It is the street life that electrifies her and Moore. They are spellbound by the Thai wild style evolving before their eyes as a 2,000-year-old Eastern civilization collides with Western street hip, broadcast into the most remote Thai villages by Asian M-TV.

“The hybrid of East meets West is very surreal, and it creates something completely new,” Barry says. “When you think of Thai aesthetics, it’s color, an eye for detail. It’s ornate, almost gaudy in an artsy way, everywhere your eye goes. It’s like Vegas, like a giant jewelry box piled up full.”

Fashion has always meant appropriation. Top designer lines are knocked off before a gal can say, “Jean Paul Gaultier.” History is raided for an updated Russian Cossack or medieval ascetic look. Beatniks, hippies, punks and grunge rockers find their makeshift duds copied by the couture houses of Chanel and Versace.

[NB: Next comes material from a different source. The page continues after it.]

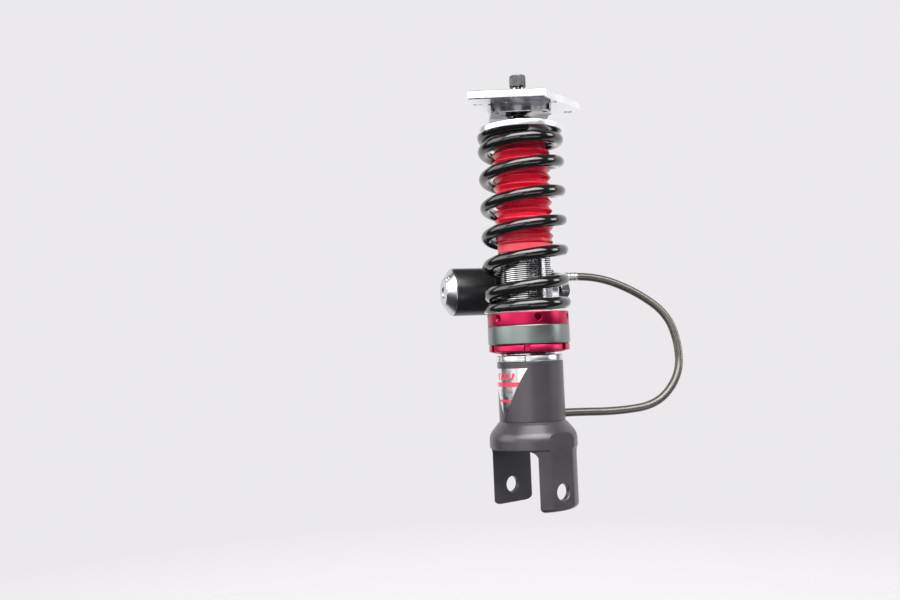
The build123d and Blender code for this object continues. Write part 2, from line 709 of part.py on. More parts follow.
with BuildPart() as reservoir_cap:
    with BuildSketch(Plane(reservoir.origin, x_dir=along, z_dir=-reservoir.y_dir)):
        with BuildLine():
            Polyline((tube_cap_end + 12, 0), (tube_cap_end + 12, reservoir_bore - fit),
                     (tube_cap_end, reservoir_bore - fit), (tube_cap_end, reservoir_radius - 0.3),
                     (tube_cap_end - 1.2, reservoir_radius - 0.3), (tube_cap_end - 1.7, reservoir_radius - 0.8),
                     (tube_cap_end - 8.5, 16.0), (tube_cap_end - 9.5, 15.0), (tube_cap_end - 9.5, 6.0),
                     (tube_cap_end - 8.5, 5.0), (tube_cap_end - 8.5, 0), close=True)
        make_face()
    revolve(axis=Axis(reservoir.origin, along))
    with BuildSketch(on_reservoir(tube_cap_end - 12, fill_height, fill_inward)):
        Circle(fill_radius)
    extrude(amount=24, mode=Mode.SUBTRACT)
finish(reservoir_cap, "reservoir_cap")
make_ring("gas_fill_screw", 0, fill_radius - fit, tube_cap_end - 7.0, tube_cap_end + 4,
          plane=on_reservoir(0, fill_height, fill_inward))

with BuildPart() as reservoir_head:
    with BuildSketch(on_reservoir(tube_head_end - 12)):
        Circle(reservoir_bore - fit)
    extrude(amount=12)
    with BuildSketch(on_reservoir(tube_head_end)):
        Circle(reservoir_radius - 1.2)
    extrude(amount=head_end - tube_head_end)
    end_rim = reservoir_head.faces().sort_by(Axis(reservoir.origin, along))[-1].edges()
    chamfer(end_rim, 1.5)
    with BuildSketch(on_reservoir(tube_head_end - 13)):
        Circle(5.05)
    extrude(amount=40, mode=Mode.SUBTRACT)
    with BuildSketch(on_reservoir(head_end - 10, port_height)):
        Circle(4.0)
    extrude(amount=20, mode=Mode.SUBTRACT)
    with BuildSketch(on_reservoir(tube_head_end - 8)):
        Circle(reservoir_bore + 1)
        Circle(reservoir_bore - groove_depth, mode=Mode.SUBTRACT)
    extrude(amount=groove_width, mode=Mode.SUBTRACT)
finish(reservoir_head, "reservoir_head")
make_o_ring("reservoir_o_ring", reservoir_bore - o_ring_section - 0.1, o_ring_section,
            on_reservoir(tube_head_end - 8 + groove_width / 2))

with BuildPart() as compression_valve:
    with BuildSketch(on_reservoir(tube_head_end - 12)):
        Circle(5.0)
    extrude(amount=head_end - tube_head_end + 12)
    with BuildSketch(on_reservoir(head_end)):
        RegularPolygon(6.5, 6, major_radius=False)
    extrude(amount=4)
    with BuildSketch(on_reservoir(head_end + 4)):
        Circle(4.0)
    extrude(amount=4.6)
finish(compression_valve, "compression_valve")
make_knob("compression_knob", on_reservoir(head_end + 9), 8.4, 11.0, knob_flutes)

piston_place = -8.0
with BuildPart() as floating_piston:
    with BuildSketch(on_reservoir(piston_place)):
        Circle(reservoir_bore - fit)
    extrude(amount=18)
    with BuildSketch(on_reservoir(piston_place - 1)):
        Circle(18.0)
    extrude(amount=12, mode=Mode.SUBTRACT)
    with BuildSketch(on_reservoir(piston_place + 8)):
        Circle(reservoir_bore + 1)
        Circle(reservoir_bore - groove_depth, mode=Mode.SUBTRACT)
    extrude(amount=groove_width, mode=Mode.SUBTRACT)
finish(floating_piston, "floating_piston")
make_o_ring("floating_piston_ring", reservoir_bore - o_ring_section - 0.1, o_ring_section,
            on_reservoir(piston_place + 8 + groove_width / 2))

# hose port, union and ferrule at the reservoir's head
bore_of_fittings = 1.8
ferrule_place = head_end + 17
with BuildPart() as reservoir_union:
    with BuildSketch(on_reservoir(head_end - 8, port_height)):
        Circle(3.95)
    extrude(amount=8)
    with BuildSketch(on_reservoir(head_end, port_height)):
        RegularPolygon(5.6, 6, major_radius=False)
    extrude(amount=8)
    with BuildSketch(on_reservoir(head_end + 8, port_height)):
        Circle(4.0)
    extrude(amount=9)
    with BuildSketch(on_reservoir(head_end - 9, port_height)):
        Circle(bore_of_fittings)
    extrude(amount=40, mode=Mode.SUBTRACT)
finish(reservoir_union, "reservoir_union")


def make_ferrule(label, plane, length):
    """A crimped hose ferrule with two rolled grooves, solid across where the hose is gripped."""
    with BuildPart() as ferrule:
        with BuildSketch(plane):
            Circle(hose_radius + 0.5)
            Circle(bore_of_fittings, mode=Mode.SUBTRACT)
        extrude(amount=length)
        for place in (0.3, 0.62):
            with BuildSketch(plane.offset(place * length)):
                Circle(6.0)
                Circle(4.6, mode=Mode.SUBTRACT)
            extrude(amount=0.1 * length, mode=Mode.SUBTRACT)
    finish(ferrule, label)


make_ferrule("reservoir_ferrule", on_reservoir(ferrule_place, port_height), hose_start - ferrule_place)

# ---- banjo at the fork, hose -----------------------------------------------------------------------
def on_banjo(place):
    """Plane across the hose where it leaves the banjo, at a place along it from the eye's centre."""
    return Plane(origin=outward * banjo_offset + up * port_z + along * place, x_dir=up, z_dir=along)


with BuildPart() as banjo_fitting:
    with BuildSketch(facing_out(banjo_offset - banjo_half, port_z)):
        Circle(9.0)
    extrude(amount=2 * banjo_half)
    chamfer(banjo_fitting.edges().filter_by(GeomType.CIRCLE), 0.8)
    with BuildSketch(on_banjo(neck_start)):
        Circle(3.9)
    extrude(amount=ferrule_start - neck_start)
    with BuildSketch(facing_out(banjo_offset - 6, port_z)):
        Circle(oil_bolt_radius + fit)
    extrude(amount=12, mode=Mode.SUBTRACT)
finish(banjo_fitting, "banjo_fitting")

with BuildPart() as banjo_washers:
    for start in (banjo_seat, banjo_offset + banjo_half):
        with BuildSketch(facing_out(start, port_z)):
            Circle(8.0)
            Circle(oil_bolt_radius + fit, mode=Mode.SUBTRACT)
        extrude(amount=crush_washer)
finish(banjo_washers, "banjo_washers")

banjo_head = banjo_offset + banjo_half + crush_washer
with BuildPart() as banjo_bolt:
    with BuildSketch(facing_out(body_bore + 0.6, port_z)):
        Circle(oil_bolt_radius)
    extrude(amount=banjo_head - body_bore - 0.6)
    with BuildSketch(facing_out(banjo_head, port_z)):
        RegularPolygon(7.0, 6, major_radius=False)
    extrude(amount=6)
    with BuildSketch(facing_out(body_bore, port_z)):
        Circle(2.5)
    extrude(amount=banjo_offset - body_bore + 2, mode=Mode.SUBTRACT)
finish(banjo_bolt, "banjo_bolt")

make_ferrule("banjo_ferrule", on_banjo(ferrule_start), hose_end - ferrule_start)

points = [Vector(*point) for point in hose_route]
runs = [after - before for before, after in zip(points, points[1:])]
radii = []
for before, after in zip(runs, runs[1:]):
    half_turn = radians(before.get_angle(after)) / 2
    shorter = min(before.length, after.length)
    radii.append(0.45 * shorter * cos(half_turn) / sin(half_turn))
print("hose runs", [round(run.length, 1) for run in runs])
print("hose radii", [round(radius, 1) for radius in radii])
with BuildPart() as oil_hose:
    with BuildLine() as route:
        FilletPolyline(*points, radius=radii)
    with BuildSketch(Plane(origin=points[0], z_dir=runs[0])):
        Circle(hose_radius)
    sweep(path=route.wire())
print("hose length", round(route.wire().length, 1), "volume ratio",
      round(oil_hose.part.volume / (pi * hose_radius ** 2 * route.wire().length), 4))
finish(oil_hose, "oil_hose")

# ---- reservoir bracket and clamps --------------------------------------------------------------------
bracket_thickness = 4.0
with BuildPart() as reservoir_bracket:
    with BuildSketch(Plane(origin=(0, 0, 0), x_dir=outward, z_dir=along)):
        with BuildLine() as bend:
            FilletPolyline((34.0, 92.0), (34.0, 125.0), (reservoir_offset, 152.0), (reservoir_offset, 175.0),
                           radius=6.0)
        trace(bend.wire(), line_width=bracket_thickness)
    extrude(amount=23, both=True)
    with BuildSketch(facing_out(20, 0)):
        with BuildLine():
            Polyline((-10, 91), (10, 91), (10, 126), (17.5, 150), (17.5, 176), (-21.5, 176), (-21.5, 150),
                     (-10, 126), close=True)
        make_face()
    extrude(amount=80, mode=Mode.INTERSECT)
    with BuildSketch(facing_out(28, bracket_screw_height)):
        with Locations(*bracket_screws_at):
            Circle(bracket_screw_radius + 0.2)
    extrude(amount=12, mode=Mode.SUBTRACT)
    with BuildSketch(facing_out(reservoir_offset - 8, clamp_screw_height)):
        with Locations(*[(-place, 0) for place in clamp_places]):
            Circle(clamp_screw_radius + 0.1)
    extrude(amount=16, mode=Mode.SUBTRACT)
finish(reservoir_bracket, "reservoir_bracket")

screw_start = 26.6
bracket_face = 34.0 + bracket_thickness / 2
with BuildPart() as bracket_screws:
    with BuildSketch(facing_out(screw_start, bracket_screw_height)):
        with Locations(*bracket_screws_at):
            Circle(bracket_screw_radius)
    extrude(amount=bracket_face - screw_start)
    with BuildSketch(facing_out(bracket_face, bracket_screw_height)):
        with Locations(*bracket_screws_at):
            Circle(5.0)
            RegularPolygon(2.5, 6, major_radius=False, mode=Mode.SUBTRACT)
    extrude(amount=6)
finish(bracket_screws, "bracket_screws")

band_wall = 1.5
with BuildPart() as reservoir_clamps:
    for place in clamp_places:
        with BuildSketch(on_reservoir(place - 6)):
            Circle(reservoir_radius + band_wall)
            with Locations((-reservoir_radius - 8, 0)):
                Rectangle(17, bracket_thickness + 2 * band_wall)
            Circle(reservoir_radius, mode=Mode.SUBTRACT)
            with Locations((-reservoir_radius - 8, 0)):
                Rectangle(20, bracket_thickness, mode=Mode.SUBTRACT)
        extrude(amount=12)
    with BuildSketch(facing_out(reservoir_offset - 8, clamp_screw_height)):
        with Locations(*[(-place, 0) for place in clamp_places]):
            Circle(clamp_screw_radius + 0.1)
    extrude(amount=16, mode=Mode.SUBTRACT)
finish(reservoir_clamps, "reservoir_clamps")

clamp_face = bracket_thickness / 2 + band_wall
with BuildPart() as clamp_screws:
    with BuildSketch(facing_out(reservoir_offset - clamp_face - 6, clamp_screw_height)):
        with Locations(*[(-place, 0) for place in clamp_places]):
            Circle(clamp_screw_radius)
    extrude(amount=2 * clamp_face + 6)
    with BuildSketch(facing_out(reservoir_offset + clamp_face, clamp_screw_height)):
        with Locations(*[(-place, 0) for place in clamp_places]):
            Circle(4.25)
            RegularPolygon(2.0, 6, major_radius=False, mode=Mode.SUBTRACT)
    extrude(amount=5)
finish(clamp_screws, "clamp_screws")

with BuildPart() as clamp_nuts:
    with BuildSketch(facing_out(reservoir_offset - clamp_face - 4, clamp_screw_height)):
        with Locations(*[(-place, 0) for place in clamp_places]):
            RegularPolygon(4.0, 6, major_radius=False)
            Circle(clamp_screw_radius + fit, mode=Mode.SUBTRACT)
    extrude(amount=4)
finish(clamp_nuts, "clamp_nuts")
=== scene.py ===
"""Looks of the coilover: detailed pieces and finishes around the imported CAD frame, in metres."""
import json
from math import atan2, cos, hypot, pi, radians, sin, tan

import bmesh
import bpy
from mathutils import Matrix, Quaternion, Vector

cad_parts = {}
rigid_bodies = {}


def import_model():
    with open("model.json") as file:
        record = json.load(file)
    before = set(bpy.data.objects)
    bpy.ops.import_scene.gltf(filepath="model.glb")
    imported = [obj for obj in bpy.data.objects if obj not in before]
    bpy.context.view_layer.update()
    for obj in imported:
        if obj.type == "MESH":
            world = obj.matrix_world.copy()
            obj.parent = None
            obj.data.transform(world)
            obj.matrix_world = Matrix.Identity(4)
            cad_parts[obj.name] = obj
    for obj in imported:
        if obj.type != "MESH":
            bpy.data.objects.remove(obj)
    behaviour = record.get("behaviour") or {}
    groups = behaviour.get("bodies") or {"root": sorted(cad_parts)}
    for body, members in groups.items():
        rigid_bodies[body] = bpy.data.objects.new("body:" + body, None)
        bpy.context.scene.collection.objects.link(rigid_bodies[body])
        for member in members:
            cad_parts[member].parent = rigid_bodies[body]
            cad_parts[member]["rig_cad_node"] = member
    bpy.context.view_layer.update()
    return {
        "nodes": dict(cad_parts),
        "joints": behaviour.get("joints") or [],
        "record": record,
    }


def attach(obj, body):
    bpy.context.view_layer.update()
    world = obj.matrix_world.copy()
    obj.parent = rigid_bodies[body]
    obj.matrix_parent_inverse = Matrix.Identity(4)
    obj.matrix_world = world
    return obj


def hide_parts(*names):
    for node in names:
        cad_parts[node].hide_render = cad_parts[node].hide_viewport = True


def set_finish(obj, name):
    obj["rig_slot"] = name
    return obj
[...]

Thanks to satellite TV, the cross-pollination is now happening faster than ever, folding back on itself like a Mobius strip as Americans draw inspiration from Asian interpretations of Western icons. For the duo behind Van Buren, that shadowy interstice is precisely what creates a fashion dynamic with global reverb.

“It almost takes a Western eye to go over there and see that,” Barry says. “You have these Indian bands doing MC Hammer and girls in saris behind the singer, doing roll moves,” Barry says with a shiver and obvious delight.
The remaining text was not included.